Successivamente ho proseguito per anni con altri lavori nel mondo della ristorazione, che mi hanno permesso di pagarmi l’università senza pesare sulla famiglia.
Anche di queste esperienze porto dietro un ricordo estremamente positivo, dove ho imparato tante cose di un mestiere che non conoscevo.
I miei datori di lavoro sono sempre stati gentili e rispettosi, sarò stato fortunato?
Non credo.
Sono stato sfruttato?
Non credo.
Per quello che sapevo fare ho ricevuto una congrua paga e qualcuno ha investito su un principiante insegnandomi un mestiere, che poi è un’esperienza che ti porti dietro.
Ho voluto raccontare la mia storia, che è anche la storia di tanti altri ragazzi che nascono in località turistiche che in alcuni periodi offrono lavori saltuari.
La ristorazione Anziate è stata da volano per il turismo di questa città ed ha trascinato dietro di sé molte altre attività, gelaterie, bar, negozi di vestiti, stabilimenti, settore alberghiero, alimentari, forni, e tutte le attività che grazie a questo brand hanno risollevato la loro economia.
Ne è prova il centro che non ha più una serranda abbassata, come accadeva qualche anno fa.
Questo lo voglio dire a chi si chiede a chi giova questo turismo, a chi parla di agevolazione della “rendita urbana”, a chi non si è mai messo nei panni e nelle difficoltà dei nostri imprenditori.
E dicendo questo non voglio nascondere i problemi che esistono.
Anzi credono vadano affrontati con la dovuta serietà.
Non si può ridurre il tema dello sfruttamento nel mondo del lavoro a mera propaganda, né banalizzare le analisi.

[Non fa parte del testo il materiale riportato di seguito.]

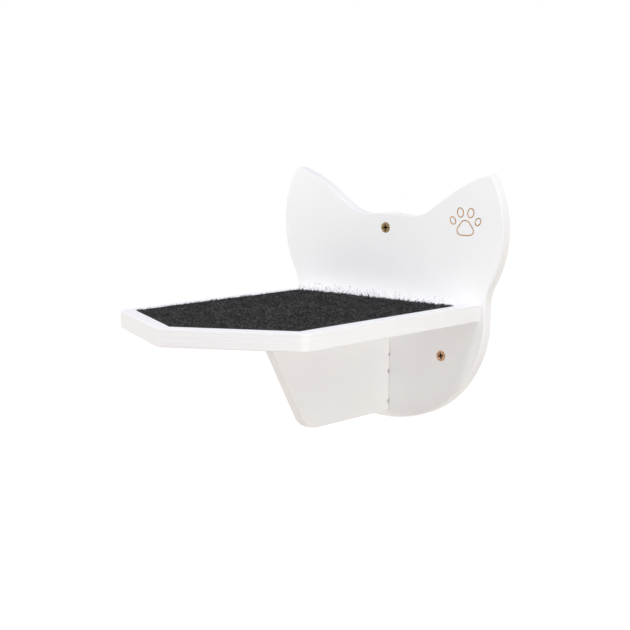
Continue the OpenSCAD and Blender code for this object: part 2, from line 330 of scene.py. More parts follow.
# %% Back panel
WALL_SCREWS = {  # x and z in millimetres, and the cross's turn in degrees
    "wall_screw_top": (-4, 78, 8), "wall_screw_left": (-76, -62, 50),
    "wall_screw_right": (76, -62, 14)}
TRAY_SCREW_X, DOWEL_X, TRAY_T = 59.0, 94.0, 18.0
GUSSET_SCREW_Z = (-46.0, -107.5)
WALL_HOLE, TRAY_HOLE, GUSSET_HOLE = (3.25, 6.5), (2.5, 5.0), (2.25, 4.5)  # radius, and at the face
DOWEL_HOLE_R, INTO_PANEL, INTO_TRAY = 4.05, 10.8, 22.8
PANEL_EASE = 1.6
GROOVE_W, GROOVE_D = 1.3, 0.5
PAW_AT = np.array([104.0, 83.0])
PAD_R, PAD_WIDE, PAD_HIGH, TOE_HIGH = 9.0, 1.12, 0.92, 1.32
TOES = ((158, 17.5, 3.3), (113, 17.2, 3.9), (67, 17.2, 3.9), (22, 17.5, 3.3))


def sunk_hole(radius, top_radius, far):
    """Profile of a countersunk hole: a 90 degree cone from the face, then a straight wall."""
    return [(top_radius, 0.0), (radius, radius - top_radius), (radius, far)]


def blind_hole(radius, depth):
    """Profile of a hole with a flat floor: a straight wall, then in to the middle."""
    return [(radius, 0.0), (radius, -depth), (0.0, -depth)]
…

Il lavoro nero ha radici profonde, rimane un problema culturale, anche frutto di politiche governative poco condivisibili e saremo ipocriti a vedere solo la punta dell’iceberg, come ci mostra questo video.
Non possiamo sicuramente ridurci a dare la colpa solo al reddito di cittadinanza, che ha comunque fortemente influito sull’andamento del lavoro, come non possiamo banalizzare il problema del lavoro in nero come è stato fatto emergere da questo video”.